El eterno presente...
El eterno presente, que es la eternidad. (Se ríe.) ¿Y si ya estamos en la eternidad y no nos dimos cuenta?

Entonces usted no está tan obsesionado por la muerte y por la enfermedad como Bernhard.
Es que la vida de Bernhard estuvo signada por la muerte y por la enfermedad, y aun así no se suicidó. A lo mejor, justamente para poder vivir necesitaba tener ese diálogo permanente con la muerte. El vivió tan intensamente la escritura, su oficio, que eso era la vida y la muerte para él. El oficio de una persona es lo que la dignifica, lo que la construye. De allí la terrible ferocidad de esta época, en que la gente no tiene trabajo y parecería que no va a poder trabajar nunca.

¿Usted vive sus momentos sin poder dirigir con la misma desesperación con la que Bernhard vivía sus momentos sin escritura?
Sí. Son momentos como un infierno interminable. Cuando no dirijo no sé qué hacer. No sé qué estoy pagando con ese no saber qué hacer. Por otro lado, como necesito toda mi energía para concentrarme fuertemente, no tengo cosas alternativas. No me gusta salir, no voy a fiestas, no me agradan las reuniones de más de tres personas...

Nunca fue muy sociable, ¿no?
No, jamás, nunca pude. Mi extremada timidez me lo ha impedido siempre. No es algo que yo buscara sino que estaba dado. Me costó incluso aceptar que la timidez no era un pecado, como me decían, sino una característica que tiene sus ventajas. No es que crea que todo el mundo tiene que ser tímido, sino que a mí me da una capacidad particular de concentración.

¿Pero su timidez hace que lo incomode recibir halagos o reconocimientos, por ejemplo?
Me da mucho pudor. Me gusta que me digan: "Me gustó tu espectáculo", por ejemplo, pero si se extiende en el tiempo me violenta. Incluso de chico era tímido y solitario. Mi héroe era Robinson Crusoe, un hombre solo en una isla desierta, y mi refugio era la biblioteca del pueblo. Mi padre llegó a sacarme de una oreja y a exigirme que fuera a jugar con los demás chicos. Pero yo nunca supe jugar.

Sin embargo, el teatro es como un juego.
En parte sí. Yo prefiero decir que es un oficio como el de carpintero. El carpintero se enamora de la madera, de las formas.

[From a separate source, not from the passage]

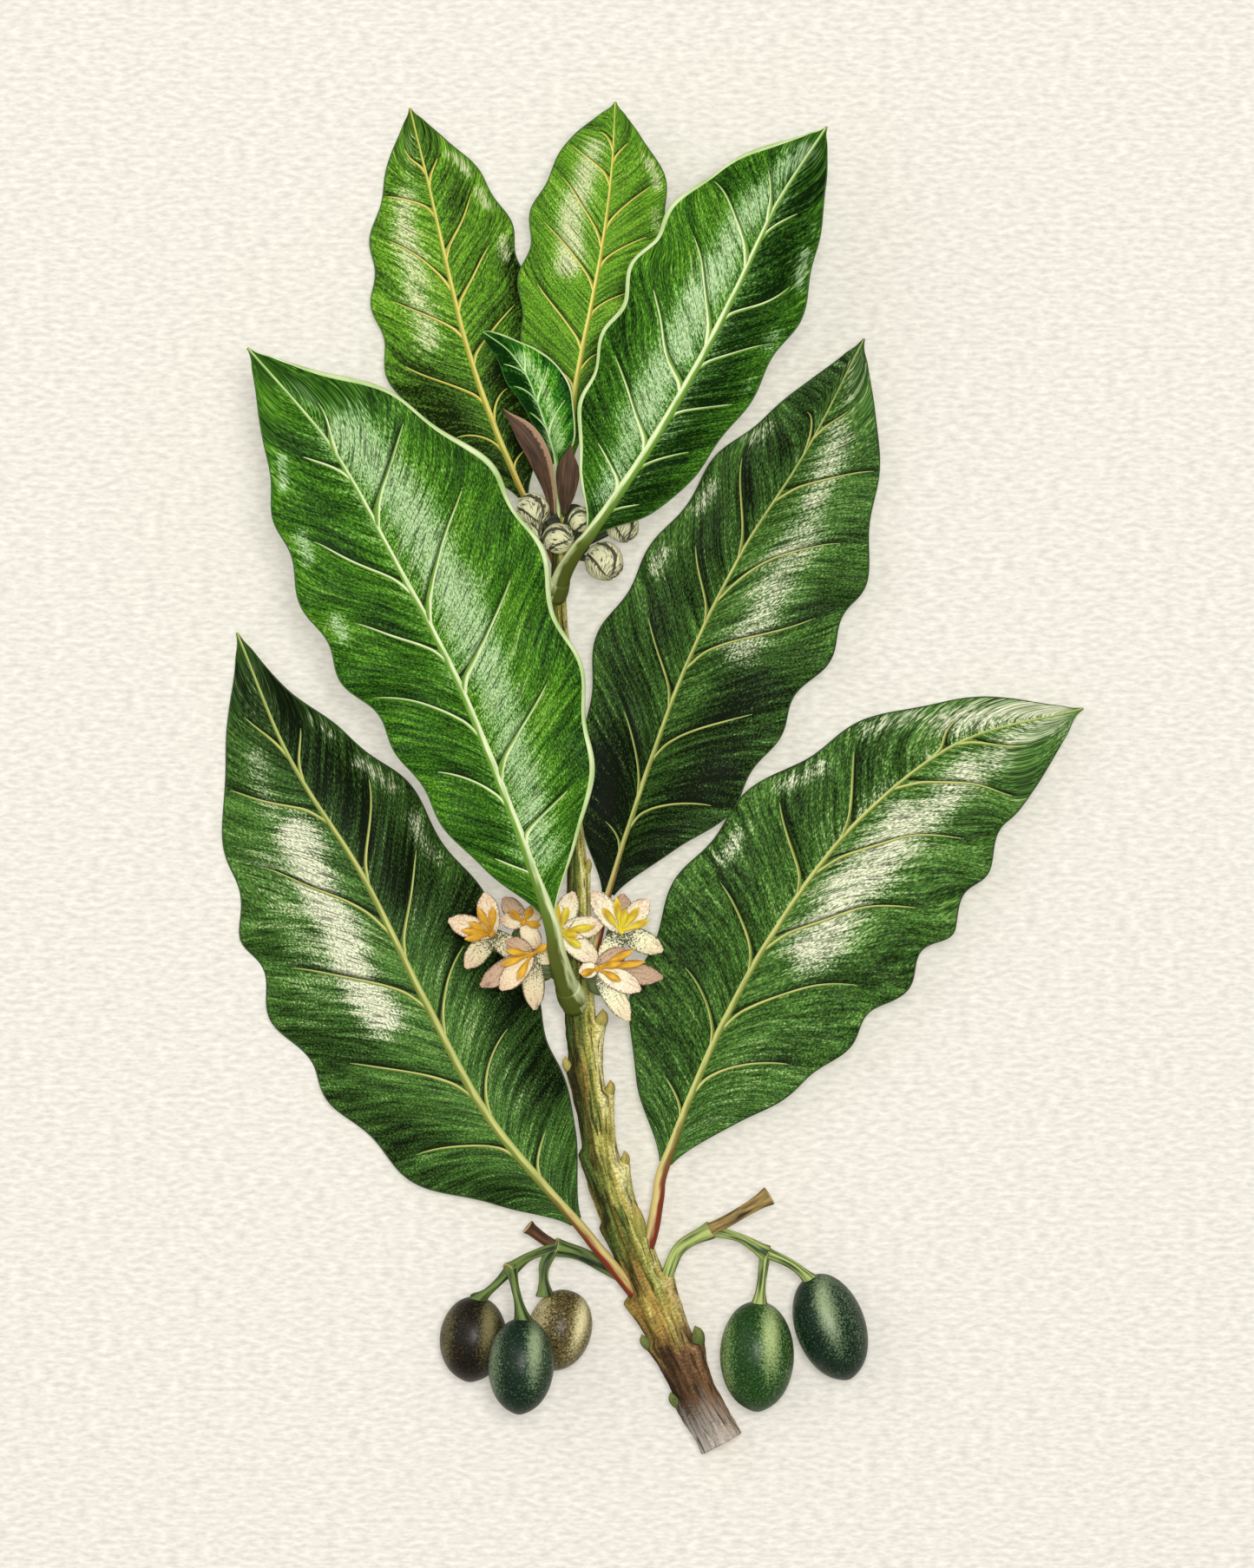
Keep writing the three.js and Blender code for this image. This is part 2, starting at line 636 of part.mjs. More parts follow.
const BERRIES = [
  {
    name: "berry_left_back",
    at: [-21.2, -76.4, 4.3],
    size: [4.6, 5.9, 4.5],
    direction: [0.1, 1, 0],
    color: BERRY_BROWN,
  },
  {
    name: "berry_left_right",
    at: [-9.3, -75.2, 4.3],
    size: [4.4, 5.7, 4.5],
    direction: [0.3, 1, 0],
    color: BERRY_BROWN,
  },
  {
    name: "berry_left_front",
    at: [-14.5, -79.6, 12],
    size: [4.5, 6.6, 4.6],
    direction: [0.05, 1, 0],
    color: BERRY_DARK,
  },
  {
    name: "berry_right_inner",
    at: [17.9, -78.7, 4.9],
    size: [5.1, 7.6, 5.1],
    direction: [0, 1, 0],
    color: BERRY_GREEN,
  },
  {
    name: "berry_right_outer",
    at: [28, -74.7, 4.7],
    size: [4.8, 7.6, 5],
    direction: [-0.36, 1, 0],
    color: BERRY_DARK,
  },
];
const BERRY_FACES = { around: 12, rows: 9 };

for (const berry of BERRIES) {
  addPiece(berry.name, egg({ ...berry, ...BERRY_FACES }), berry.color, 0.35);
}
const berriesWithGap = BERRIES.map((berry) => egg({ ...berry, ...BERRY_FACES, spare: JOINT_GAP }));

// Each arm: its line, and its radii from root to end. The last point of a berry's arm is in its top.
const FRUIT_STALKS = [
  {
    name: "fruit_stalk_left",
    arms: [
      {
        points: [[2.4, -69.6, 2.2], [-2.4, -67, 2.2], [-6.2, -64.9, 2.8], [-9.9, -63.8, 4]],
        radii: [1, 0.95, 0.95, 1],
      },
      {
        points: [[-9.4, -64, 4], [-11.6, -62.6, 4.4], [-13.7, -61, 4.8]],
        radii: [0.8, 0.75, 0.85],
      },
      {
        points: [[-9.5, -63.7, 4], [-13.4, -65, 6], [-16.2, -66.9, 8]],
        radii: [0.8, 0.6, 1],
      },
      {
        points: [[-16, -66.7, 7.6], [-18.2, -69, 6.8], [-20.6, -71.2, 4.8]],
        radii: [0.8, 0.6, 0.6, 1.1],
      },
      {
        points: [[-15.9, -66.7, 7.9], [-15.2, -69.5, 11], [-14.2, -73.8, 12]],
        radii: [0.8, 0.6, 0.65, 1.2],
      },
      {
        points: [[-9.9, -63.8, 4], [-11.4, -66.5, 5.2], [-11.3, -70.5, 4.8]],
        radii: [0.7, 0.8, 0.65, 1.1],
      },
    ],
  },
  {
    name: "fruit_stalk_right",
    arms: [
      {
        points: [[4.4, -72.6, 3.6], [5.8, -67, 4.4], [7.6, -63.6, 5.4], [11.6, -61.3, 6.2]],
        radii: [0.9, 0.85, 0.9, 1],
      },
      {
        points: [[11.2, -61.5, 6.2], [15, -59.4, 6.6], [19.6, -56.6, 7]],
        radii: [0.95, 0.85, 0.9, 1.15],
      },
      {
        points: [[11.2, -61.4, 6.2], [15.4, -62.4, 6.2], [19.2, -64.6, 6]],
        radii: [0.8, 0.65, 1],
      },
      {
        points: [[19, -64.4, 6], [18.6, -68, 5.9], [18.1, -72.4, 5.2]],
        radii: [0.8, 0.65, 0.7, 1.3],
      },
      {
        points: [[18.9, -64.4, 6], [22.8, -66.2, 5.9], [26.2, -69.2, 5.2]],
        radii: [0.8, 0.65, 0.7, 1.3],
      },
    ],
  },
];

for (const { name, arms } of FRUIT_STALKS) {
  const whole = join(arms.map((arm) => limb({ ...arm, sides: 6, stations: 5 })));
  addPiece(name, cut(whole, [stemWithGap, ...berriesWithGap]), STALK_GREEN, 0.6);
}

// ---------------------------------------------------------------- origin

branch.updateMatrixWorld(true);
const reach = new THREE.Box3().setFromObject(branch, true);
const middle = reach.getCenter(new THREE.Vector3());
branch.position.set(-middle.x, -middle.y, -reach.min.z);

export default branch;
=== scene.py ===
"""A flowering and fruiting bay laurel branch, cut from the bush and laid on a pale surface.

Every piece is drawn in millimetres in the branch's own plan and then moved into the frame of the
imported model. The leaves, buds, blooms, stalks and berries stand where their solids are.
"""

import bisect
import math

import bmesh
import bpy
from bpy.props import FloatProperty, FloatVectorProperty, IntProperty, PointerProperty
from bpy.types import Operator, Panel, PropertyGroup
from mathutils import Matrix, Vector, noise


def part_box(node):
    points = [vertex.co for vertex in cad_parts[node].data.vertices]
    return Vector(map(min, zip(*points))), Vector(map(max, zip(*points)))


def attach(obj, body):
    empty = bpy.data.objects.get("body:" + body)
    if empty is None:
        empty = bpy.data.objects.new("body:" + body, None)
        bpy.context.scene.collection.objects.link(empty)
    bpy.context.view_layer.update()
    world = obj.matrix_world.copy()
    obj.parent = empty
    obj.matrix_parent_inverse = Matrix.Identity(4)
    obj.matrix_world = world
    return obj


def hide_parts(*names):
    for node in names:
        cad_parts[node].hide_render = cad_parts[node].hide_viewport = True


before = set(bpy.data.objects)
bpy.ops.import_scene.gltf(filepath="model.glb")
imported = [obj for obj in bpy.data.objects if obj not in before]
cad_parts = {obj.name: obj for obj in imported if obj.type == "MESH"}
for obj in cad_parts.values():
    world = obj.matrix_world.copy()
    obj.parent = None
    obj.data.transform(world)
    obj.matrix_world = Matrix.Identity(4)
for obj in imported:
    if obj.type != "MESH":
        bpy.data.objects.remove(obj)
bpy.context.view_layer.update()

bl_info = {
    "name": "Bay laurel branch",
    "version": (1, 0, 0),
    "blender": (4, 5, 0),
    "location": "View3D > Sidebar > Laurel",
    "description": "Grows a cut bay laurel branch with leaves, buds, blooms and berries",
    "category": "Add Mesh",
}

MM = 0.001

# The middle of one berry in the branch's own plan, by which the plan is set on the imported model.
LANDMARK = ("berry_right_inner", Vector((17.9, -78.7)))
low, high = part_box(LANDMARK[0])
PLAN_SHIFT = (low + high).xy / 2 - LANDMARK[1] * MM
TO_FRAME = Matrix.Translation((PLAN_SHIFT.x, PLAN_SHIFT.y, 0)) @ Matrix.Scale(MM, 4)

# ---- The plant's measures, in mm

SIDES = {"left": 1, "right": -1}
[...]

¿Y el director de qué se enamora?
De las cosas que le permiten ejercer su oficio. Yo me enamoro de los actores, por ejemplo, si no no podría trabajar. Me enamoro del espacio; cuando estoy en el espacio se me ocurre todo. Me enamoro de la música del texto; soy un ferviente aficionado a la música. Probablemente sea eso lo que me hace elegir un texto: su música. Y cuando hablo de música no me refiero sólo a la rítmica de las palabras, sino a la rítmica de sus significados. Es eso lo que me da la urgencia por hacerlo.

¿Alguna vez se ha sentido un artista incomprendido?
Incomprendido no; muchas veces me he sentido un artista invisible. Invisible porque no había retorno. Sin retorno, como todo el mundo sabe, no se puede cantar.